SOURCE MATERIAL
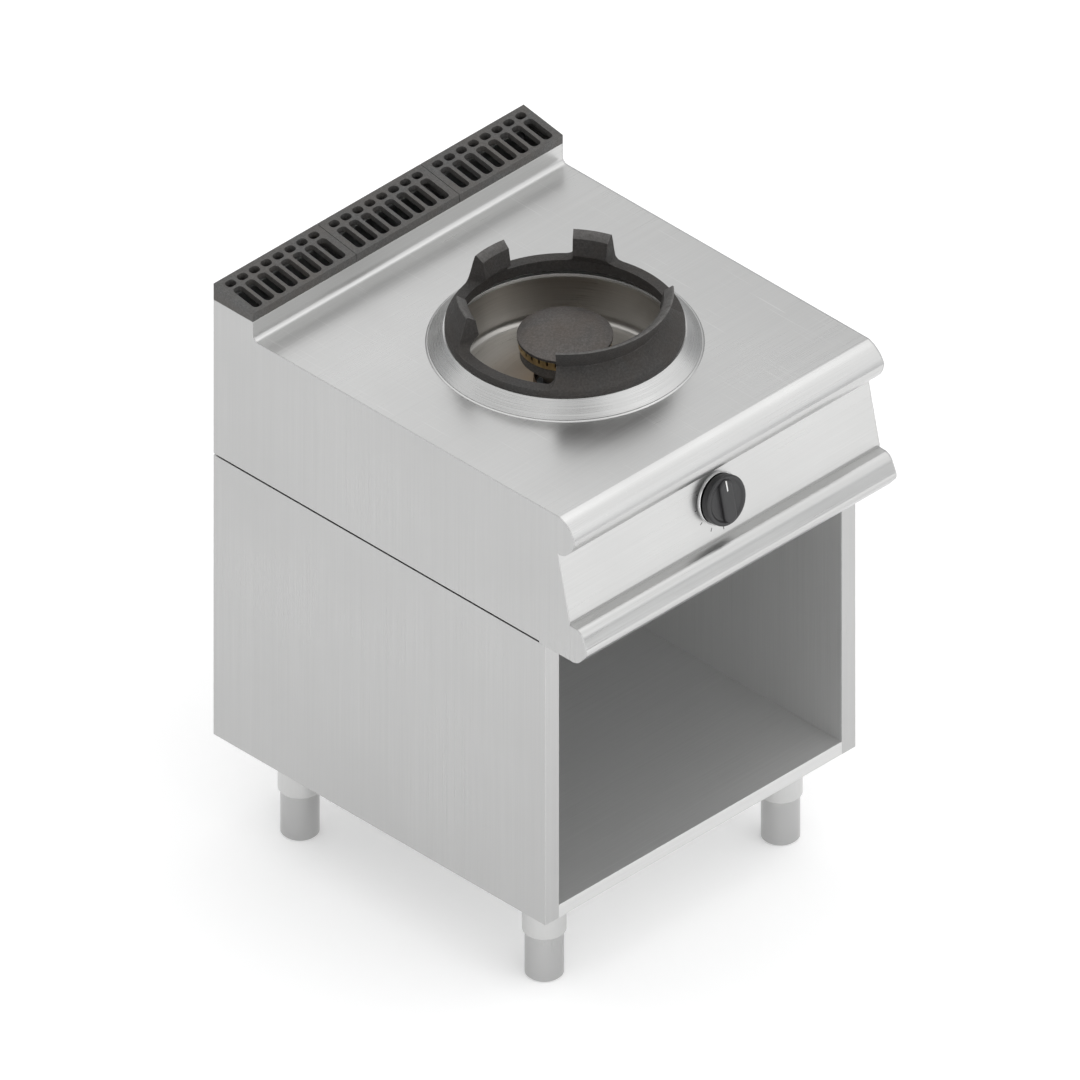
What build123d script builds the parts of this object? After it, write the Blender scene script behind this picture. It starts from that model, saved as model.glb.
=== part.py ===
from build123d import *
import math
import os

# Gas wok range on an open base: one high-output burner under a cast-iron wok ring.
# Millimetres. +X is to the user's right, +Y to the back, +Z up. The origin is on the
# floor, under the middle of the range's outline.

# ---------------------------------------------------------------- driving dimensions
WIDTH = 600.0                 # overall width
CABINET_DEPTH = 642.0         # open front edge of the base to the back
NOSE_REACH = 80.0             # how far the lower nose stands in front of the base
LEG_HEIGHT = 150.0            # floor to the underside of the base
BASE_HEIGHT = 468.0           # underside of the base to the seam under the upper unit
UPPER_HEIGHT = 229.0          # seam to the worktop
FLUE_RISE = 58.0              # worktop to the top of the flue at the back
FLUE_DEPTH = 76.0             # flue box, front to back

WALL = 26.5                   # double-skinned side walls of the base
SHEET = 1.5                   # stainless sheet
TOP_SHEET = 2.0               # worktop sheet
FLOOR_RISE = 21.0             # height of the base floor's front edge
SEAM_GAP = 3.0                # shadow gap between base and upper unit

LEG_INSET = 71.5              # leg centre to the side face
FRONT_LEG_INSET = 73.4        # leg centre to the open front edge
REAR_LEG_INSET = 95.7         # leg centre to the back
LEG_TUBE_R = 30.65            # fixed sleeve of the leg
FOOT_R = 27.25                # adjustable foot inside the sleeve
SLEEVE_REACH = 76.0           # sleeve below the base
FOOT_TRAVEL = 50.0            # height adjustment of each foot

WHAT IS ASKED
Return only the lines spanning from the first line of the material through the line with "# floor, under", copied exactly, both ends kept.

SOLUTION TO THE PROBLEM
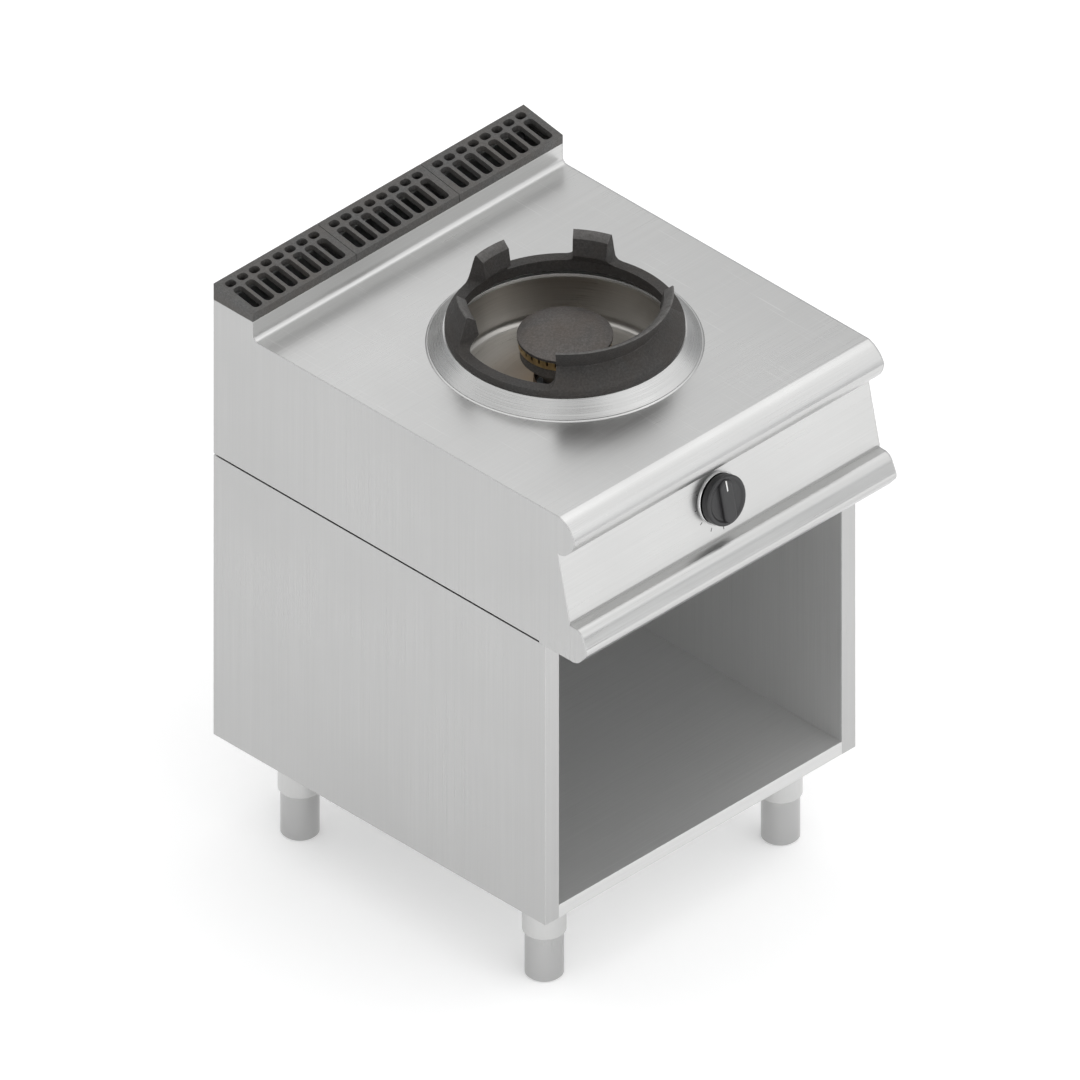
What build123d script builds the parts of this object? After it, write the Blender scene script behind this picture. It starts from that model, saved as model.glb.
=== part.py ===
from build123d import *
import math
import os

# Gas wok range on an open base: one high-output burner under a cast-iron wok ring.
# Millimetres. +X is to the user's right, +Y to the back, +Z up. The origin is on the
# floor, under the middle of the range's outline.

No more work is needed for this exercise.